Sunday, October 23, 2011

The Greatest Commandment

"Teacher, which commandment in the law is the greatest?" Mt 22:36

One of the tasks of the great Rabbis was to reduce the entire law and prophets to as few words as possible without losing the power and love of the entire Torah. Today’s gospel is Jesus’ response. In just a few words he sums up the entire law and prophets. Although other rabbis suggested answers similar to Jesus’, Jesus’ is unique in two ways. First, no other rabbi suggests that love of God and love of neighbor are equally important. Love of God is not enough by itself. Neither is love of neighbor sufficient without love of God. Prior to Jesus, the rabbis talked about certain prescriptions of the law as heavy or light. Love of neighbor, while important, was considered light, while love of God was considered heavy. Jesus tells his listeners that both love of God and love of neighbor are heavy, that is, vitally important aspects of the good news.

Jesus also challenges the traditional rabbinic understanding of neighbor. The rabbis taught that other Israelites deserved our love as neighbors. Those outside the covenant deserved compassion but not love. Jesus rejects this understanding and makes his interpretation of the Torah overwhelmingly open. The good news is for all. There are no outsiders In God's love, which remains the challenge for us today. Everyone has a right to our love as a neighbor, not just our compassion. How we live this command is the heart of the gospel.

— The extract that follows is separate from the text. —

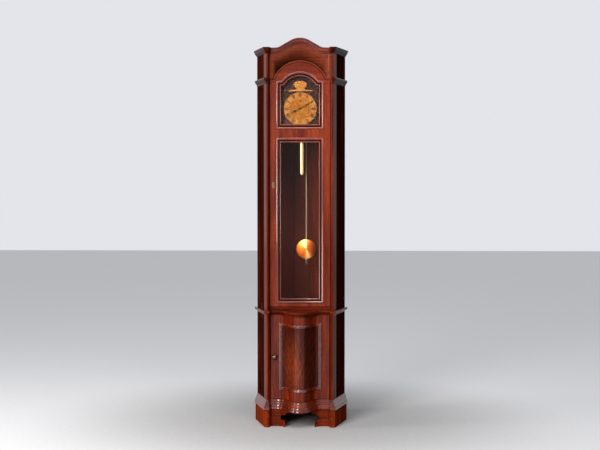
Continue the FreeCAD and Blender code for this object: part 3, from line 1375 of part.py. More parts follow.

Today is also Mission Sunday. The word mission is from the Latin verb meaning to send. We are all sent into the world as missionaries to proclaim God’s good news in Jesus. Today’s reading suggests that this task is simple, but powerful. We are to go into the world in such a way that all can sense in us the openness of Jesus. We are to greet all with love as our neighbors, and because this greeting is rooted in the unconditional and unquenchable love of God, we are compelled to offer this gift to all. In a simple form we might say: There is always more where that came from. Jesus is the flowing water of salvation, the bread of life, the light of the world. How glad we are to offer his loving mercy to all.